When I heard that Gait was getting back into the hard goods game, I was skeptical to say the least. It feels like the market is flooded with hundreds of products with very few differences to make any individual product stand out amongst the saturated crowd. Based on the headline alone, I was nervous Gait was going to release generic lacrosse products that bank on the Gait name more than the actual product itself. Boy was I wrong.
The release of the Gait D instantly took the lacrosse world by storm, and rightfully so. For those who don’t know, the defensive focused head features two protruding “hooks” on the upper sidewalls of the head closest to the scoop. It’s a simple idea in concept, but it’s never been brought to actuality. Why may this be a point of interest you may ask? These hooks are lethal at grabbing onto opposing lacrosse heads, shafts, and even mesh with the intent of causing turnovers. No one has ever thought to add elements to the head itself that steered off the traditional shape and intent of the head; passing, catching, and throwing.
On a surface level, who doesn’t love this? A lacrosse head made with the intent of causing turnovers by pushing the boundaries of the current set of rules. It carries the same type of energy as a mother telling her son to get off the couch and go outside and he then brings his gaming console onto the patio. It’s intently defiant but in no ways breaking the rules. I love it.
On the flipside, the question has started to emerge on if the Gait D has too much of an advantage over other defensive focused lacrosse heads. I’ve seen the Gait D in action this summer and let me tell you, this head is lethal regardless of skill level.
A player on a middle school team that I coach in the summer approached me excited to show off his brand-new Gait D that he strung himself. I would say he was a pretty average defender given his age who was overly reliant on stick checks instead of utilizing fundamental defensive footwork and positioning. During his very first practice using the Gait D he had a caused turnover every offensive possession. He instantly went from a player who regularly made mistakes by to being the best 13 year long-pole I have ever seen.
You may read that and scoff at the idea of a 13-year-old instantly becoming better thanks to a new head, but I assure you the head is that good. Every check you throw has a decent chance of getting caught onto something a normal lacrosse head wouldn’t. Once players understand the power they have to hook onto opposing sticks, their entire focus changes. Every check is followed up with a hard tug to hopefully break the ball free. Players will intentionally yank on their opponents shaft as hard as they possibly can to inevitably send that stick to the moon. Defenders will get beat on 1v1 situations and not be phased knowing how easily they can recover with a properly timed hook on a trailing stick head or shaft.
It creates a new dynamic to the game that has never been thought of before.

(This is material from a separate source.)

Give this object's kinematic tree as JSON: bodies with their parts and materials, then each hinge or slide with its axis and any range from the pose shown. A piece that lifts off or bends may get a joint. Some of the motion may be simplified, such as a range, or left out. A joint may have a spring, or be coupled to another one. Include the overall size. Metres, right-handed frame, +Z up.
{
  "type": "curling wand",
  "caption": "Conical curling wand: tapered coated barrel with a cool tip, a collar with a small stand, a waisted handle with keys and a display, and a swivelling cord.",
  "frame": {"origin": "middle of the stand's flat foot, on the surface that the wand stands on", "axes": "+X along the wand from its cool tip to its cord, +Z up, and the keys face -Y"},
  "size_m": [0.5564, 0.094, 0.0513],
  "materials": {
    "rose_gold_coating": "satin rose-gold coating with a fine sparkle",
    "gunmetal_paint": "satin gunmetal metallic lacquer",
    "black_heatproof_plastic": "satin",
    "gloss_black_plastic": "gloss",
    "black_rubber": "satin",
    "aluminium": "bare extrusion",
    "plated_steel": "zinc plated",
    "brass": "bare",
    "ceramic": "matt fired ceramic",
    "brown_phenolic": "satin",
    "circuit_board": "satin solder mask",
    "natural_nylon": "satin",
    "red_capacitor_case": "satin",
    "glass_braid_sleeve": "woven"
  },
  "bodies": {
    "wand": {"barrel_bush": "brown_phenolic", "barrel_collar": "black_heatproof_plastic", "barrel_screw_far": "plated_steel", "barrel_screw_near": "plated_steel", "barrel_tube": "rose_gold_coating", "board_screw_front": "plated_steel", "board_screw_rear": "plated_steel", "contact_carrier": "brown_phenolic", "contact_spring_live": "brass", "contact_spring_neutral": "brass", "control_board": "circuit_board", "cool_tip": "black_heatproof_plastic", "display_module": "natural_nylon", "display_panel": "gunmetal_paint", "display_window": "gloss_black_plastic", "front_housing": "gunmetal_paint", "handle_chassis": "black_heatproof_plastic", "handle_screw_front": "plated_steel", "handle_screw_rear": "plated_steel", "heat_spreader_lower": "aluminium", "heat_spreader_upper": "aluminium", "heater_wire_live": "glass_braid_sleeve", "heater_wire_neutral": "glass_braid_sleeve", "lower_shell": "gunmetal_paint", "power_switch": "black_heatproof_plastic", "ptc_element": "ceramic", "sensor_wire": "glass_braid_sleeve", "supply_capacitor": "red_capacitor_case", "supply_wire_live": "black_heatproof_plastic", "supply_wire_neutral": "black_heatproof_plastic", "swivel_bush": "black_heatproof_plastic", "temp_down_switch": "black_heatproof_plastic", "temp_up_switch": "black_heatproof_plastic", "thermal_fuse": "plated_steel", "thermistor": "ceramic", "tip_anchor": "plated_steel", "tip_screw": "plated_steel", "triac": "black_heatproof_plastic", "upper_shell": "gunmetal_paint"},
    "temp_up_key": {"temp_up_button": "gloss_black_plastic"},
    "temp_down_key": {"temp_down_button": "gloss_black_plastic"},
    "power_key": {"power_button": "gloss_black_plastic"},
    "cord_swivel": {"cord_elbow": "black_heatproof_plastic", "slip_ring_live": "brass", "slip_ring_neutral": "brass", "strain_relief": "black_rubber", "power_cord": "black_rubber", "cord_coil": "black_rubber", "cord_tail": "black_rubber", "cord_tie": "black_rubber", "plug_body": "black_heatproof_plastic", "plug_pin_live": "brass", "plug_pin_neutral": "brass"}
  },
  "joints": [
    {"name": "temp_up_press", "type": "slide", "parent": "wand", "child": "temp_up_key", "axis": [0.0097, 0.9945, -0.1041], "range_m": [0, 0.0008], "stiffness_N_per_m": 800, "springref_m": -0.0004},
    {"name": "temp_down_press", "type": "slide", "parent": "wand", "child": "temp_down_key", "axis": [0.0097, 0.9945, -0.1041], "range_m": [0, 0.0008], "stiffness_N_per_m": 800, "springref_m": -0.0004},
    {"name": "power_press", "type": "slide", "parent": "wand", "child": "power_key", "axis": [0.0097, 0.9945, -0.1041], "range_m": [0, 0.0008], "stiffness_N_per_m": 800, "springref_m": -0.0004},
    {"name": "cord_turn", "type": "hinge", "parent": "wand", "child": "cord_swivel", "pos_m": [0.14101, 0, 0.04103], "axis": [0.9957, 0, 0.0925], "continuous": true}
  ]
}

I have seen multiple kids this summer get thrown to the ground thanks to a well placed check and tug from an opposing Gait D. Once you get hooked you can either let go of your stick and let it go flying, or hold onto it with dear life and get thrown to the grounf. I’ve talked to multiple college coaches this summer who have all agreed that they will be buying their entire defenses Gait Ds for the upcoming season. If the head is still legal by spring of 2023, defenseman will be at a competitive disadvantage if they are not using a Gait D.

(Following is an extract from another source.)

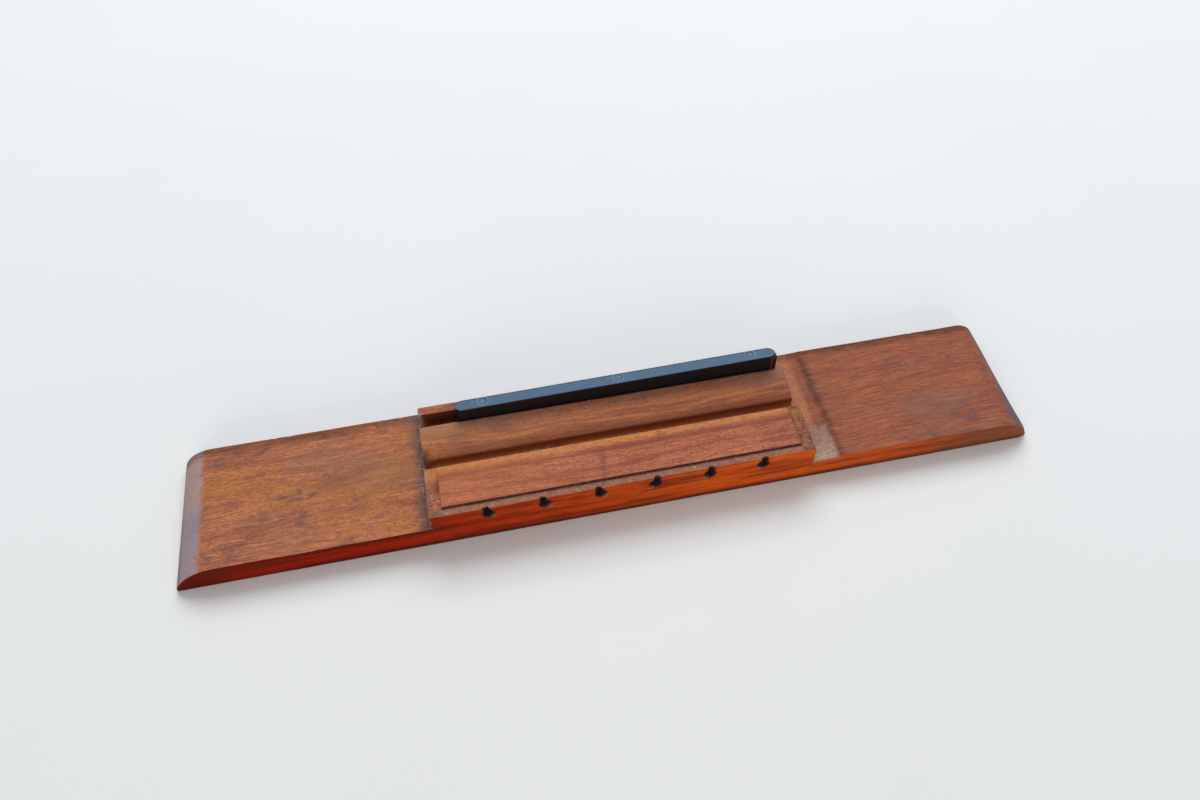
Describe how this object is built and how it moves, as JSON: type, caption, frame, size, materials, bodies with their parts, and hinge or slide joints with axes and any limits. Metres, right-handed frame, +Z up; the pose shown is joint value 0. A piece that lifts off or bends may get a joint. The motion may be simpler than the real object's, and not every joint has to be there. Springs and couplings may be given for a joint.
{
  "type": "classical guitar tie bridge",
  "caption": "Worn wooden tie bridge for a classical guitar: flat wings, raised tie block with string holes and glued top plate, ramped ridge, and a loose black saddle standing in an open slot.",
  "frame": {"origin": "centre of the flat glue face on the underside, at the middle of the bridge's length and width", "axes": "+X along the bridge, towards the wing with the scoop; +Y from the string-hole face towards the saddle; +Z up, out of the soundboard"},
  "size_m": [0.185, 0.0296, 0.0147],
  "materials": {
    "stained_wood": "old brown stain, worn and dusty on top, glossy red-brown on the string-hole face",
    "plate_wood": "worn satin, reddish brown",
    "black_plastic": "smooth moulded black, slightly scuffed"
  },
  "bodies": {
    "bridge": {"bridge_body": "stained_wood", "tie_block_plate": "plate_wood"},
    "saddle": {"saddle": "black_plastic"}
  },
  "joints": [
    {"name": "saddle_lift", "type": "slide", "parent": "bridge", "child": "saddle", "axis": [0, 0, 1], "range_m": [0, 0.012]}
  ]
}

Is the Gait D good for the game? It’s hard to say. On one hand, innovation in any capacity will always be welcomed especially when it is improving player performance on the field. On the other hand, the head has intentionally skimmed around the current set of NCAA rules which has led to a product that is far superior than everything else on the market.
Only time will tell how the NCAA will handle the Gait D, but I think they have three options. Option one being to ban the head entirely as it has radically shifted the way defenseman play lacrosse. The only reason I do not like option one is that it feels like a slap in the face to companies looking to really innovate the game. Option two is let the head remain legal and shift the way the game has been played in order to favor the defense.
The third option, and by far my favorite, is to shelve the Gait D for the time being and come up with a new set of rules that balance the head a little bit more. For example, decreasing the size of the hooks themselves or rounding out the edges a little bit more would help “nerf” the head from being overpowered but still keeping its intended purpose. Even with these modifications, the head is able to maintain its original purpose but keeps the head from being a necessary product for every defender to own.
Going this route feels like the right move as it promotes innovation without reinventing the game entirely. After the success of the Gait D, other lacrosse companies should be motivated to push the envelope of what exactly a lacrosse head is. If the NCAA came out today and put an immediate ban on the head, companies may fear putting valuable research and development into an innovative product that ill inevitably be banned. Innovation is good for the game.
I applaud Gait for releasing a product that sparked controversy in the community and changed that way the game is played. I’m sure it was terrifying to fund and release a product that may be inevitably become a legal, but Gait did it anyways. Let’s hope the conversations being had now surrounding the Gait D only promote more innovation in the near future.